What does it mean for a trader?
For traders, then, it’s clear that the dollar’s performance must never be ignored. When the dollar moves, so does the world economy – and the whole forex market can be affected by what the dollar is doing. While movements in the foreign exchange markets can’t be predicted with certainty, it’s often the case that the dollar rises in the event of global uncertainty as traders seek to consolidate their holdings into a currency that can be easily redeemed for cash. When the market is less risk-averse, the demand for the dollar – and hence its value – tends to drop.
If you trade the dollar as part of your pairs, this is important to monitor. But even if you don’t, it’s still vital to keep an eye on the dollar’s performance. It can speak to the underlying health of the broader forex market and the wider global economy – and, as a trader, these are two trends you need to monitor.
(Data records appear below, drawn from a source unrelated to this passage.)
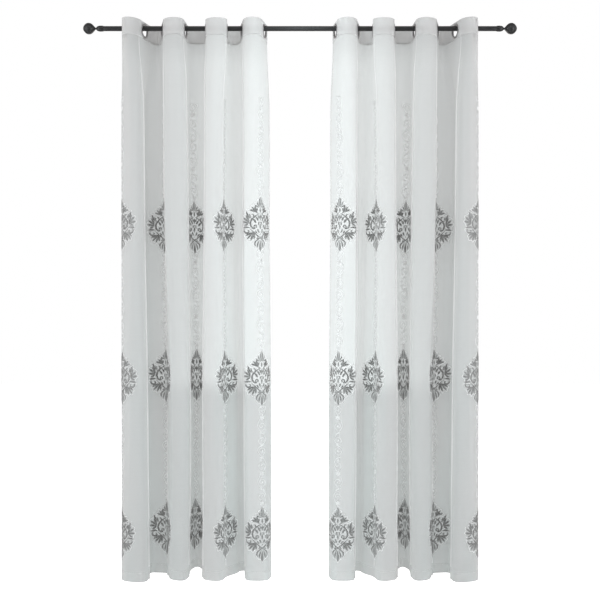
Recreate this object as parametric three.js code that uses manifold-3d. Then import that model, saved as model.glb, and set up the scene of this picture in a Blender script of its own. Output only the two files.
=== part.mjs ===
// A pair of sheer eyelet curtain panels hung on one round curtain rod.
//
// Frame: millimetres, +Z up. The origin is on the rod's axis at mid length.
// +X runs along the rod to the right, +Y runs back towards the wall.
//
// Each panel is one cut length of sheer cloth. Eight pressed eyelet rings are
// fitted in its heading, the rod runs through them, and the cloth goes back
// and forth over the rod in four front folds and three back folds. The right
// panel is the left one mirrored in the plane X = 0.

import * as THREE from 'three';
import Module from 'manifold-3d';

const wasm = await Module();
wasm.setup();

// ---------------------------------------------------------------- rod
const ROD_DIAMETER = 19;
const ROD_HALF_LENGTH = 776.7;
const ROD_SIDES = 32;

// Finial, measured along the rod from its outer tip: a rounded ball that
// tapers to a thin neck, then a collar that sleeves over the rod's end.
const FINIAL_TIP = 837;
const FINIAL_SIDES = 22;
const COLLAR_BORE_RADIUS = 9.8;
const COLLAR_BORE_FLOOR = 60;
const FINIAL_PROFILE = [
  // along, radius
  [0, 0],
  [1.6, 7],
  [6, 13.6],
  [12, 18.7],
  [18, 21.1],
  [24, 21.4],
  [30, 19.9],
  [36, 16],
  [41.5, 10.6],
  [46, 5.6],
  [49, 3],
  [51.5, 5],
  [55, 8.4],
  [60, 10.3],
  [66, 11.2],
  [73, 11.1],
  [77, 10.7],
  [78, 10.2],
];

// ---------------------------------------------------------------- cloth
const CLOTH_THICKNESS = 2;
const PANEL_WIDTH = 1321; // flat, side hem to side hem
const PANEL_TOP = 24.4; // above the rod's axis
const PANEL_LENGTH = 2140;
const HEADING_FOOT = -43; // where the stiff heading band ends
const PANEL_FOOT = PANEL_TOP - PANEL_LENGTH;

// ---------------------------------------------------------------- eyelets
const EYELET_COUNT = 8;
const EYELET_MARGIN = 45; // from the side hem to the first eyelet's centre
const EYELET_PITCH = (PANEL_WIDTH - 2 * EYELET_MARGIN) / (EYELET_COUNT - 1);
const EYELET_FLAT = 30; // the heading stays flat this far each side of a centre
const EYELET_INNER_RADIUS = 20;
const EYELET_BARREL_RADIUS = 22;
const EYELET_FLANGE_RADIUS = 28;
const EYELET_FLANGE_THICKNESS = 1.5;
const CLOTH_HOLE_RADIUS = 22.5;
const GAP = 0.3;
const EYELET_SIDES = 20;
// The rings hang on the rod, so their centres sit below its axis.
const EYELET_Z = -(EYELET_INNER_RADIUS - ROD_DIAMETER / 2 - GAP);

// Where each eyelet sits along the rod, and how the cloth crosses the rod
// there. lean is the angle in degrees between the cloth and the rod, walking
// towards the middle of the rod. Odd eyelets lead to a front fold, even ones
// to a back fold.
const EYELETS = [
  { name: '1', x: -676.5, lean: 94 },
  { name: '2', x: -600.4, lean: 73 },
  { name: '3', x: -530.9, lean: 76 },
  { name: '4', x: -442.1, lean: 86 },
  { name: '5', x: -364.0, lean: 85 },
  { name: '6', x: -281.9, lean: 95 },
  { name: '7', x: -223.9, lean: 79 },
  { name: '8', x: -137.1, lean: 79 },
];

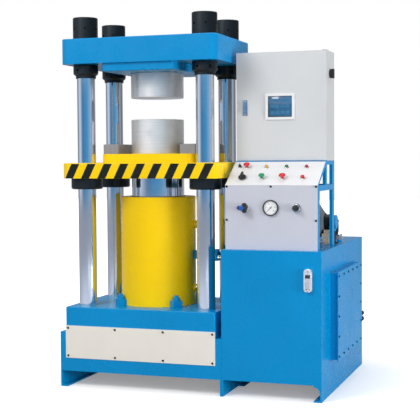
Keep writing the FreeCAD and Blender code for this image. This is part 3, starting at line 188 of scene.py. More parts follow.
floor_mesh = bpy.data.meshes.new("floor")
floor_bm = bmesh.new()
bmesh.ops.create_grid(floor_bm, x_segments=1, y_segments=1, size=FLOOR_HALF)
floor_bm.to_mesh(floor_mesh)
floor_bm.free()
floor = bpy.data.objects.new("floor", floor_mesh)
scene.collection.objects.link(floor)
floor_paint, floor_tree, floor_shader = new_finish("floor_paint")
floor_faces = (("Is Glossy Ray", FLOOR_MIRRORED), ("Is Camera Ray", grey(FLOOR_SEEN)))
floor_colour = by_ray(floor_tree, grey(FLOOR_GIVEN), floor_faces)
floor_tree.links.new(floor_colour, floor_shader.inputs["Base Color"])

# The glow that the camera sees is small under the machine, for its shadow, and full far away.
floor_where = floor_tree.nodes.new("ShaderNodeTexCoord")
floor_reach = floor_tree.nodes.new("ShaderNodeVectorMath")
floor_reach.operation = "LENGTH"
floor_tree.links.new(floor_where.outputs["Object"], floor_reach.inputs[0])
floor_far = floor_reach.outputs["Value"]
floor_lift = spread(floor_tree, floor_far, LIFT_NEAR, LIFT_FAR, LIFT_START, LIFT_END)
floor_eye = floor_tree.nodes.new("ShaderNodeLightPath").outputs["Is Camera Ray"]
floor_glow = maths(floor_tree, "MULTIPLY", floor_lift, floor_eye)
floor_tree.links.new(floor_glow, floor_shader.inputs["Emission Strength"])
floor_shader.inputs["Emission Color"].default_value = (1.0, 1.0, 1.0, 1)
floor_shader.inputs["Roughness"].default_value = 0.9
floor_shader.inputs["Specular IOR Level"].default_value = 0.0
floor_mesh.materials.append(floor_paint)
print("floor is seen at", FLOOR_SEEN, "and gives back", FLOOR_GIVEN)

# %% A sky with coloured bands for the reflections
world = bpy.data.worlds.new("studio")
scene.world = world
world.use_nodes = True
sky = world.node_tree
sky_light = sky.nodes["Background"]
sky_way = sky.nodes.new("ShaderNodeTexCoord")
sky_split = sky.nodes.new("ShaderNodeSeparateXYZ")
sky.links.new(sky_way.outputs["Generated"], sky_split.inputs["Vector"])
sky_angle = maths(sky, "ARCTAN2", sky_split.outputs["X"], sky_split.outputs["Y"])
sky_share = spread(sky, sky_angle, 0, 1, -math.pi, math.pi)


def band_ring(bands):
    """A ring of colours by compass direction: each is a share of the turn and the colour there."""
    node = sky.nodes.new("ShaderNodeValToRGB")
    sky.links.new(sky_share, node.inputs["Fac"])
    ramp = node.color_ramp
    ramp.elements[0].position = bands[0][0]
    ramp.elements[1].position = bands[-1][0]
    for share, _ in bands[1:-1]:
        ramp.elements.new(share)
    for element, (_, colour) in zip(ramp.elements, bands):
        element.color = (*colour, 1)
    return node.outputs["Color"]


# Share of the turn, starting from the operator's side towards the left, and the colour there.
BANDS = (
    (0.0, (0.055, 0.27, 0.56)), (0.045, (0.06, 0.22, 0.45)), (0.086, (0.10, 0.23, 0.42)),
    (0.13, (0.38, 0.53, 0.72)), (0.18, (0.66, 0.77, 0.95)), (0.233, (0.53, 0.61, 0.72)),
    (0.30, (0.17, 0.20, 0.24)), (0.36, (0.42, 0.44, 0.46)), (0.54, (0.42, 0.44, 0.46)),
    (0.592, (0.14, 0.16, 0.18)), (0.665, (0.26, 0.29, 0.33)), (0.717, (0.38, 0.43, 0.55)),
    (0.766, (0.46, 0.58, 0.80)), (0.81, (0.25, 0.44, 0.70)), (0.851, (0.19, 0.44, 0.74)),
    (0.89, (0.09, 0.36, 0.64)), (0.93, (0.055, 0.32, 0.60)), (1.0, (0.055, 0.27, 0.56)),
)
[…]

A good broker, such as those recommended for their Forex Safety levels by a reputable site like ForexFraud, ought to have a range of tools available to monitor the dollar on both a technical and fundamental basis.
In short, the US dollar has the forces of both history and the present day on its side when it comes to establishing and preserving its place as the world’s leading currency name. The Bretton Woods Agreement established the greenback as the world’s reserve currency, and the currency later went on to persist in its strength. In the present day, the fact that the dollar is linked to one of the world’s most successful economies gives it a level of trust that very few, if any, other currencies can claim.